Alcalde v. Carnival Cruise Lines, Case No. 10-24457-Civ-Moore/Torres (S.D. Fla. July 2011), is another in the line of recent cases struggling with the interplay between the public policy favoring arbitration of international disputes and the freedom of contract permitting parties to select non-U.S. law to govern their dispute even where a U.S. statutory claim is barred as a result. The plaintiff here is a citizen and resident of Peru alleging injuries sustained while employed on a Carnival vessel. His contract contained a broad arbitration clause, a Peru choice of law clause, and a severability clause. He brought a Jones Act claim, among others, and the Court determined that the plaintiff could not bring a Jones Act claim under Peruvian law.
The District Court made the following rulings pertinent to international litigation and dispute resolution:
First, the case was properly removed from state to federal court by reason of the New York Convention.

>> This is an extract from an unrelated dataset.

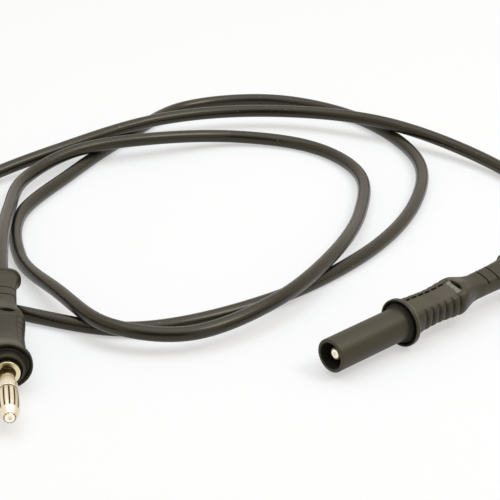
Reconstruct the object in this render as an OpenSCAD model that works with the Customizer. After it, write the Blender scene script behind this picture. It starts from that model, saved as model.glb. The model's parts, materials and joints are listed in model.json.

Second, the Court was willing to entertain a challenge to the enforceability of the arbitration provision. The Court addressed Rent-A-Center, West. Inc. v. Jackson, 130 S. Ct. 2772 (2010), which compelled arbitration of an employee’s claim against his employer because the contract at issue contained an arbitration delegation provision and, pursuant to that provision, the employee’s claim that the entire contract was procedurally and substantively unconscionable had to be resolved by the arbitrator. The instant case, however, which challenged the arbitration provision itself, would be considered by the Court.
Third, the Court followed the Eleventh Circuit’s decision in Thomas v. Carnival Corp., 573 F.3d 1113 (11th Cir. 2009), which held that an arbitration clause that precluded a seafarer’s claims under the federal Seaman’s Wage Act was contrary to public policy. The Court concluded that no different result should be reached with respect to the plaintiff’s Jones Act claims. The Court analyzed the cases decided since Thomas and decided that a “broader application” of the Thomas holding was appropriate (“a holistic reading of Thomas indicates that the Eleventh Circuit’s reasoning applies with equal force to claims brought pursuant to the Jones Act”). The District Court, however, did not analyze the line of authority (going as far back as Transunion v. PepsiCo, Inc., 811 F.2d 127 (2d Cir. 1987), in which the author was counsel) holding that forum non conveniens dismissal of claims in favor of non-U.S. jurisdictions was not precluded even if the plaintiff would lose the ability to assert a federal claims as a result.
Fourth, the Court permitted the defendant to invoke the severability clause to excise the non-U.S. choice of law provision in the agreement and force arbitration, with the stipulation that U.S. law would apply to the plaintiff’s Jones Act claim. The District Court stated: “This Court cannot cast aside the fact that the Parties agreed — by contract — to arbitrate their disputes”.